The job is person demographic matching/consolidation.

I have incoming person demographic information which I need to determine if it is a match against an existing person in the a dataset. I get the following data;

NAME_LAST VARCHAR2(40), 
NAME_FIRST VARCHAR2(40), 
NAME_MIDDLE VARCHAR2(40), 
NAME_MAIDEN VARCHAR2(40), 
RESIDENCE_ADDRESS VARCHAR2(60),
RESIDENCE_CITY VARCHAR2(50), 
RESIDENCE_STATE VARCHAR2(2), 
RESIDENCE_ZIP VARCHAR2(9),
RACE VARCHAR2(2), 
DATE_OF_BIRTH DATE, 
GENDER VARCHAR2(1),
TELEPHONE VARCHAR2(10),
SSN VARCHAR2(9)

The incoming and existing data can and does have typographic errors in any/all fields.
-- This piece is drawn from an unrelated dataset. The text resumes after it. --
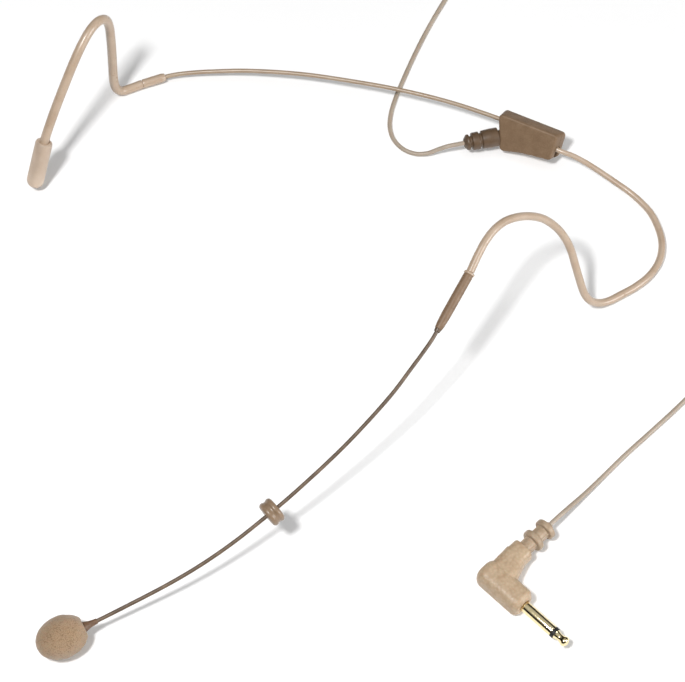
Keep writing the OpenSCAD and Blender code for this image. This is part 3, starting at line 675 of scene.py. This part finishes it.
def coil_path():
    """Points along the stored coil's turns, clockwise from where the lead comes in."""
    start, end, per_turn, crossing, unevenness = 222, 75, 24, 4, 0.12
    turns = len(COIL_SLOTS) - 1 + (start - end) / 360
    points = []
    for i in range(round(turns * per_turn) + 1):
        turn, step = divmod(i, per_turn)
        column, layer = COIL_SLOTS[min(turn, len(COIL_SLOTS) - 1)]
        next_column, next_layer = COIL_SLOTS[min(turn + 1, len(COIL_SLOTS) - 1)]
        share = max(0, (step - per_turn + crossing) / crossing)
        share = share * share * (3 - 2 * share)
        column += (next_column - column) * share
        layer += (next_layer - layer) * share
        r = COIL_MEAN_D / 2 + (column - (COIL_COLUMNS - 1) / 2) * LEAD_D
        a = math.radians(start - 360 * i / per_turn)
        r += unevenness * noise.noise(Vector((i * 0.21, 4.1, 0.3)))
        z = LEAD_D / 2 + layer * LAYER_PITCH
        points.append(COIL_AT + Vector((r * math.cos(a), r * math.sin(a), z)))
    return points


def make_lead():
    """One curve: out of the strain relief, round the coil and back to the plug."""
    steps, trimmed = 5, 3
    outward = smooth(LEAD_OUT_ROUTE, steps)[:-trimmed]
    inward = smooth(LEAD_IN_ROUTE, steps)[trimmed:]
    path = smooth(outward + coil_path()[1:] + inward, 2)
    curve = bpy.data.curves.new("lead", "CURVE")
    curve.dimensions = "3D"
    curve.bevel_depth = LEAD_D / 2 * MM
    curve.bevel_resolution = 5
    curve.use_fill_caps = True
    spline = curve.splines.new("POLY")
    spline.points.add(len(path) - 1)
    for point, place in zip(spline.points, path):
        point.co = (*(place * MM), 1)
    spline.use_smooth = True
    lead = dressed(new_object("lead", curve), "headband", "lead_jacket",
                   "lead_from_block", "lead_coil", "lead_to_plug")
    return lead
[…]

I have written a probabilistic algorithm which will take an existing record, incoming record and score their similarity reasonably well (99.99%+).

The problem is performance. The match of two records is reasonably quick, but the dataset I need to match against currently has over 3.9 million rows. So obviously I can't try to match against all records in the dataset.

The common way around this is to limit searches using deterministic matches against limited subsets of the data (blocking). Soundex and double metaphone "hashing" is used on name fields, DOB is split into year and MMDD segments, and this blocking yields good results but unless I cast a wide net, I miss some matches. If I cast a wide net, the performance degrades.

So the questions are;

  1. What types of "hashing" can I do, other than double metaphone & soundex, on the data elements which would be suitable for exact or range matching which would yield small subsets of data likely to contain the "best" match?
  2. Is there a better approach to creating a suitable data structure for matching?

The data is contained in an Oracle DB 19c the main language at my disposal is PL/SQL.

Nikita Kipriyanov avatar
za flag
This is not the best site to ask such questions. Either dba.stackexchange.com or stackoverflow.com are better suited to this.
Paul Stearns avatar
de flag
You are correct. I thought I was on stackoverflow. I will try again.